PERFORMANCE COMPARISON OF GAS TURBINE LAYOUTS WITH PRESSURE GAIN COMBUSTION FOR PROPULSION APPLICATIONS

Different pressure gain combustion methods such as Constant Volume Combustion (CVC), Pulse Detonation Combustion (PDC), Rotating Detonation Combustion (RDC) and Oblique Detonation Wave Combustion (ODWC) are being explored for aerospace propulsion applications in recent years. In order to fully utilize the benefits of pressure gain combustion, it is necessary to analyze the propulsion engine from a system level.
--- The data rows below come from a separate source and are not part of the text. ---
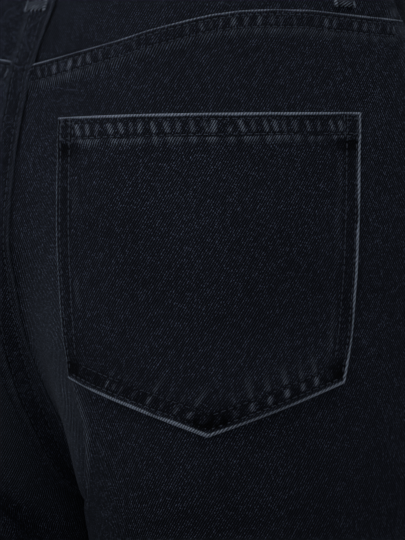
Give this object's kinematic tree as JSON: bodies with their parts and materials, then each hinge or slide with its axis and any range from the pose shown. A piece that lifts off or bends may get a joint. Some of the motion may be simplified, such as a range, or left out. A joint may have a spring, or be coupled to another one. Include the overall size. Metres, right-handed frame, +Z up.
{
  "type": "jeans",
  "caption": "High-rise straight jeans in washed black denim, worn and hollow, with yokes, patch back pockets, belt loops and felled seams.",
  "frame": {"origin": "middle of the waist opening, at half the height of the waistband", "axes": "+Z up the garment, the front faces -Y, the wearer's left is +X"},
  "size_m": [0.372, 0.252, 1.0081],
  "materials": {
    "denim": "washed black denim twill with worn seams",
    "denim_pocket": "washed black denim twill with worn edges",
    "denim_band": "washed black denim, two layers",
    "denim_loop": "washed black denim, folded strip",
    "zip_tape": "black woven tape with metal teeth",
    "brass": "dark antique metal"
  },
  "bodies": {
    "root": {"back_left": "denim", "back_right": "denim", "front_left": "denim", "front_right": "denim", "yoke_left": "denim", "yoke_right": "denim", "waistband": "denim_band", "back_pocket_left": "denim_pocket", "back_pocket_right": "denim_pocket", "pocket_facing_left": "denim", "pocket_facing_right": "denim", "loop_centre": "denim_loop", "loop_back_left": "denim_loop", "loop_back_right": "denim_loop", "loop_front_left": "denim_loop", "loop_front_right": "denim_loop", "fly_shield": "denim", "zip": "zip_tape", "zip_slider": "brass", "button": "brass"}
  },
  "joints": []
}
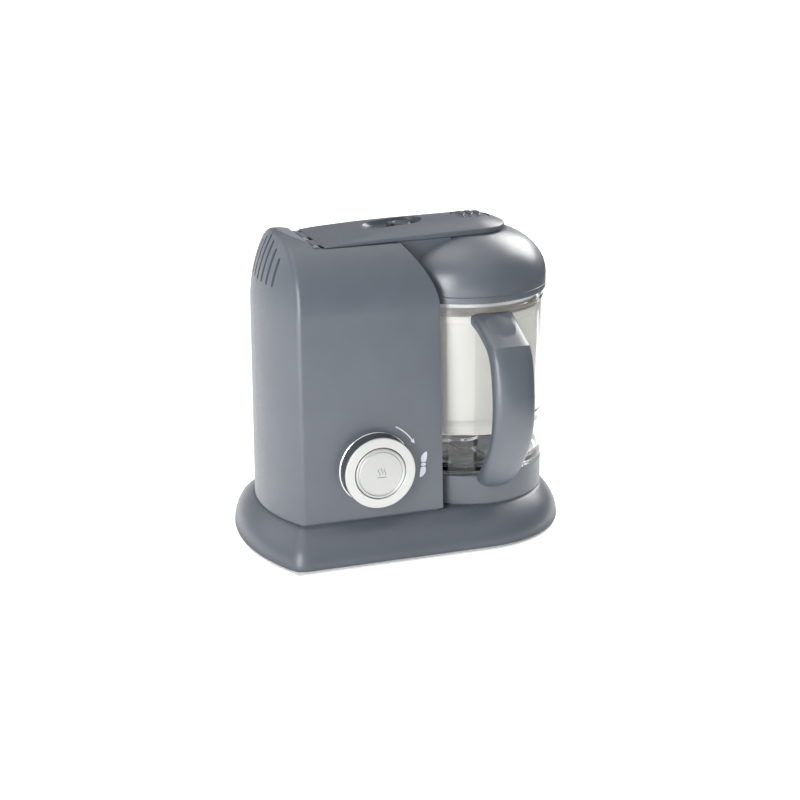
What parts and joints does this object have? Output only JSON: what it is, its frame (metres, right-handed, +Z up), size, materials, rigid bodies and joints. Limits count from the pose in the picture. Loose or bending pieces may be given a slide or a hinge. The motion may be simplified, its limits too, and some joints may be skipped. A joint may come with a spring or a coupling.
{
  "type": "baby food maker",
  "caption": "Countertop steam cooker and blender for baby food with a clear bowl, side handle, domed lid on a hinged arm and a front knob with a push button.",
  "frame": {"origin": "middle of the footprint's bounding box on the surface the part stands on, under the feet", "axes": "+X from the tower towards the bowl, +Y to the rear, so the knob and handle face -Y, +Z up"},
  "size_m": [0.2592, 0.1985, 0.249],
  "materials": {
    "shell": "satin slate-grey moulded plastic",
    "lid_shell": "satin slate-grey moulded plastic",
    "arm_shell": "satin slate-grey moulded plastic",
    "handle_shell": "satin slate-grey moulded plastic",
    "pad_shell": "satin slate-grey moulded plastic",
    "arm_under": "satin",
    "pan": "light moulded plastic",
    "foot_rubber": "matt rubber",
    "dark_rubber": "matt rubber",
    "belt_rubber": "matt rubber",
    "silicone": "translucent silicone",
    "screw_steel": "zinc plated",
    "ivory_plastic": "moulded",
    "bush_metal": "turned",
    "motor_steel": "pressed",
    "bracket_steel": "zinc plated",
    "tank_steel": "brushed stainless",
    "inner_plastic": "moulded",
    "heater_metal": "heat-tinted",
    "board_green": "laminate",
    "bezel": "satin",
    "hinge_metal": "satin",
    "pin_steel": "ground",
    "dog_plastic": "moulded",
    "knob_dark": "satin",
    "knob_silver": "satin anodised",
    "button_silver": "satin anodised",
    "spring_steel": "bright",
    "bowl_clear": "clear",
    "hub_plastic": "moulded",
    "blade_steel": "polished",
    "basket_frost": "translucent off-white",
    "lid_inner_white": "translucent white",
    "catch_plastic": "satin"
  },
  "bodies": {
    "base": {"plinth": "shell", "base_pan": "pan", "rubber_feet": "foot_rubber", "base_screws": "screw_steel", "tower_front": "shell", "tower_rear": "shell", "bowl_seat": "shell", "cord_gland": "dark_rubber", "terminal_block": "ivory_plastic", "bearing_block": "bush_metal", "motor_can": "motor_steel", "motor_bracket": "bracket_steel", "motor_screws": "screw_steel", "drive_belt": "belt_rubber", "water_tank": "tank_steel", "tank_neck": "tank_steel", "tank_cradle": "inner_plastic", "heating_element": "heater_metal", "control_board": "board_green", "rotary_switch": "ivory_plastic", "knob_bezel": "bezel", "steam_nozzle": "silicone", "hinge_lugs": "hinge_metal", "hinge_pin": "pin_steel"},
    "motor": {"motor_rotor": "motor_steel", "motor_pulley": "inner_plastic"},
    "drive": {"drive_shaft": "pin_steel", "driven_pulley": "inner_plastic", "drive_dog": "dog_plastic"},
    "knob": {"knob_cup": "knob_dark", "knob_face": "knob_silver", "knob_stem": "pin_steel", "button_spring": "spring_steel"},
    "button": {"steam_button": "button_silver", "button_stem": "ivory_plastic"},
    "bowl": {"bowl": "bowl_clear", "bowl_foot": "bowl_clear", "bowl_handle": "handle_shell", "shaft_bush": "bush_metal"},
    "blades": {"blade_hub": "hub_plastic", "blade_set": "blade_steel", "blade_socket": "dog_plastic"},
    "basket": {"steam_basket": "basket_frost", "basket_floor": "basket_frost"},
    "lid": {"lid_dome": "lid_shell", "lid_inner": "lid_inner_white", "lid_seal": "silicone", "inlet_seal": "silicone", "arm": "arm_shell", "arm_base": "arm_under", "tank_plug": "silicone", "pad_spring": "spring_steel"},
    "pad": {"release_pad": "pad_shell"},
    "catch": {"recess_catch": "catch_plastic"}
  },
  "joints": [
    {"name": "motor_spin", "type": "hinge", "parent": "base", "child": "motor", "pos_m": [-0.0496, 0.0243, 0.05], "axis": [0, 0, 1], "continuous": true},
    {"name": "drive_spin", "type": "hinge", "parent": "base", "child": "drive", "pos_m": [0.0544, 0.0143, 0.03], "axis": [0, 0, 1], "continuous": true},
    {"name": "bowl_lift", "type": "slide", "parent": "base", "child": "bowl", "axis": [0, 0, 1], "range_m": [0, 0.006]},
    {"name": "blade_spin", "type": "hinge", "parent": "bowl", "child": "blades", "pos_m": [0.0544, 0.0143, 0.06], "axis": [0, 0, 1], "continuous": true},
    {"name": "basket_lift", "type": "slide", "parent": "bowl", "child": "basket", "axis": [0, 0, 1], "range_m": [0, 0.006]},
    {"name": "knob_turn", "type": "hinge", "parent": "base", "child": "knob", "pos_m": [-0.0392, -0.0507, 0.0707], "axis": [0, 1, 0], "range_deg": [0, 45], "stiffness_Nm_per_rad": 0.06},
    {"name": "button_press", "type": "slide", "parent": "knob", "child": "button", "axis": [0, 1, 0], "range_m": [0, 0.0025], "stiffness_N_per_m": 500, "deforming": ["button_spring"]},
    {"name": "lid_hinge", "type": "hinge", "parent": "base", "child": "lid", "pos_m": [-0.0726, 0.0143, 0.234], "axis": [0, -1, 0], "range_deg": [0, 80]},
    {"name": "pad_press", "type": "slide", "parent": "lid", "child": "pad", "axis": [0, 0, -1], "range_m": [0, 0.0015], "stiffness_N_per_m": 800, "deforming": ["pad_spring"]},
    {"name": "catch_slide", "type": "slide", "parent": "lid", "child": "catch", "axis": [-1, 0, 0], "range_m": [0, 0.006], "stiffness_N_per_m": 300}
  ],
  "couplings": [
    {"joint": "drive_spin", "follows": "motor_spin", "ratio": 0.40909},
    {"joint": "blade_spin", "follows": "motor_spin", "ratio": 0.40909}
  ]
}
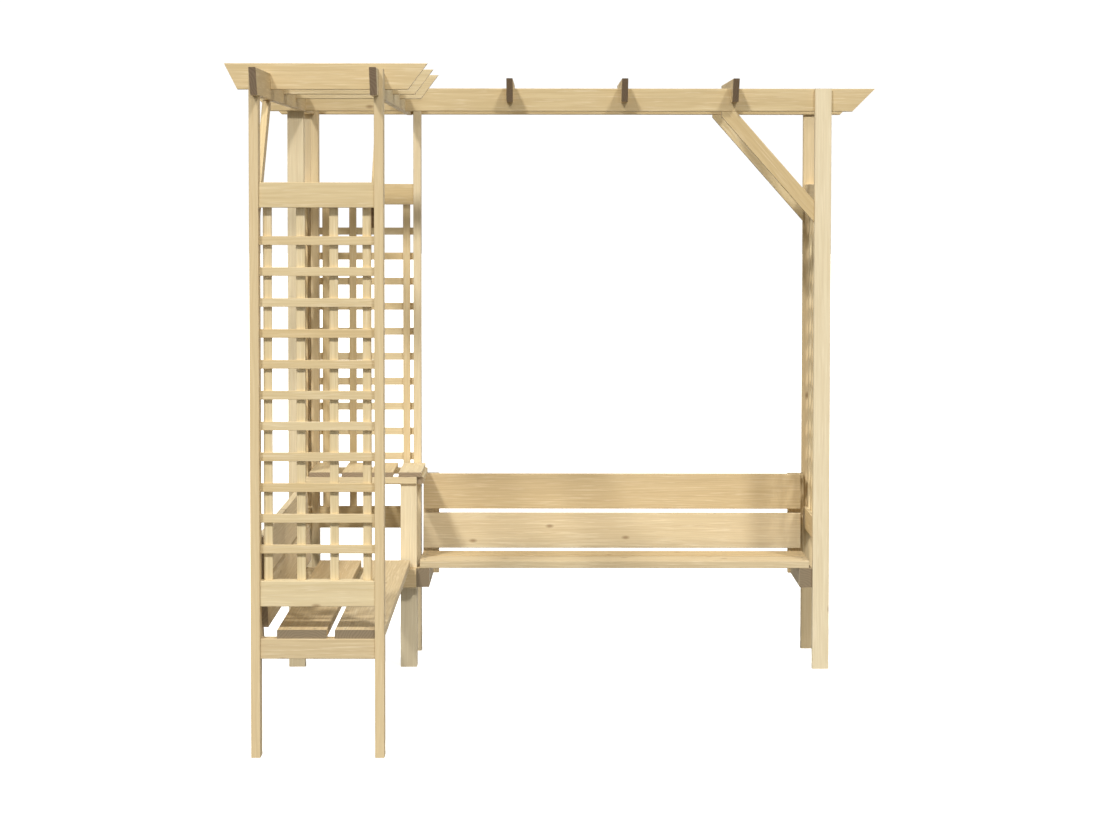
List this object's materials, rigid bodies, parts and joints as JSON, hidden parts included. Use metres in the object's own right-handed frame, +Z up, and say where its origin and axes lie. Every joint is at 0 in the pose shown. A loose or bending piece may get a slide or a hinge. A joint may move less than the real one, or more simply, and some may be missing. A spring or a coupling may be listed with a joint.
{
  "type": "corner arbour seat",
  "caption": "L-shaped timber pergola with a slatted bench along each wing, trellis panels at the ends and corner, and a small slatted table where the benches meet.",
  "frame": {"origin": "the middle of the plan's bounding box, on the ground under the posts", "axes": "+X along the back wing towards its free end, +Y from the front of the left wing to the back of the back wing, +Z up"},
  "size_m": [2.2, 2.1, 2.077],
  "materials": {
    "post_pine": "planed pressure-treated pine, pale yellow-green, matt",
    "beam_pine": "planed pressure-treated pine, pale yellow-green, matt",
    "trellis_pine": "planed pressure-treated pine laths, matt",
    "bench_pine": "planed pressure-treated pine boards with eased edges, matt",
    "table_pine": "planed pressure-treated pine slats, matt",
    "screw_zinc": "yellow-passivated zinc on countersunk screw heads, dull"
  },
  "bodies": {
    "root": {"front_end_post_left": "post_pine", "front_end_post_right": "post_pine", "right_end_post_front": "post_pine", "right_end_post_rear": "post_pine", "rear_corner_post_left": "post_pine", "rear_corner_post_right": "post_pine", "left_corner_post_front": "post_pine", "left_corner_post_rear": "post_pine", "table_leg": "post_pine", "back_wing_front_beam": "beam_pine", "back_wing_rear_beam": "beam_pine", "left_wing_outer_beam": "beam_pine", "left_wing_inner_beam": "beam_pine", "back_wing_rafter_1": "beam_pine", "back_wing_rafter_2": "beam_pine", "back_wing_rafter_3": "beam_pine", "left_wing_rafter_1": "beam_pine", "left_wing_rafter_2": "beam_pine", "left_wing_rafter_3": "beam_pine", "right_end_brace_front": "beam_pine", "right_end_brace_rear": "beam_pine", "front_end_brace_outer": "beam_pine", "front_end_brace_inner": "beam_pine", "front_end_top_rail": "trellis_pine", "front_end_bottom_rail": "trellis_pine", "front_end_lattice": "trellis_pine", "rear_corner_top_rail": "trellis_pine", "rear_corner_bottom_rail": "trellis_pine", "rear_corner_lattice": "trellis_pine", "left_corner_top_rail": "trellis_pine", "left_corner_bottom_rail": "trellis_pine", "left_corner_lattice": "trellis_pine", "right_end_top_rail": "trellis_pine", "right_end_bottom_rail": "trellis_pine", "right_end_lattice": "trellis_pine", "front_end_seat_rail": "bench_pine", "corner_bearer": "bench_pine", "back_bench_bearer_left": "bench_pine", "back_bench_bearer_right": "bench_pine", "left_bench_seat_plank_inner": "bench_pine", "left_bench_seat_plank_outer": "bench_pine", "back_bench_seat_plank_front": "bench_pine", "back_bench_seat_plank_rear": "bench_pine", "back_bench_back_plank_lower": "bench_pine", "back_bench_back_plank_upper": "bench_pine", "left_bench_back_plank_lower": "bench_pine", "left_bench_back_plank_upper": "bench_pine", "back_bench_support_left": "bench_pine", "back_bench_support_right": "bench_pine", "left_bench_support_front": "bench_pine", "left_bench_support_rear": "bench_pine", "table_front_rail": "table_pine", "table_rear_rail": "table_pine", "table_side_rail": "table_pine", "table_slat_1": "table_pine", "table_slat_2": "table_pine", "table_slat_3": "table_pine", "table_slat_4": "table_pine"}
  },
  "joints": []
}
This includes the study of integrating pressure gain combustor with other components such as compressors and turbines, investigating the effects of combustor and turbine cooling, as well as engine performance under different operating conditions. In this paper, the performance of different engine layouts employing pressure gain combustion is studied. An RDC chamber is chosen as reference combustor technology, interacting dynamically with compressors, turbines, ejectors, and other engine components. All layouts are designed to provide a maximum design thrust of 100 kN, which is typical of a high bypass commercial turbofan engine. The combustor dynamic model is based on theoretical pressure gain combustion maps with a wide operational envelope, while the compressors and turbines are based on actual engine data, scaled to match the combustor operation. The results show the benefits and limitations of using pressure gain combustion in propulsion system in the most promising engine layouts.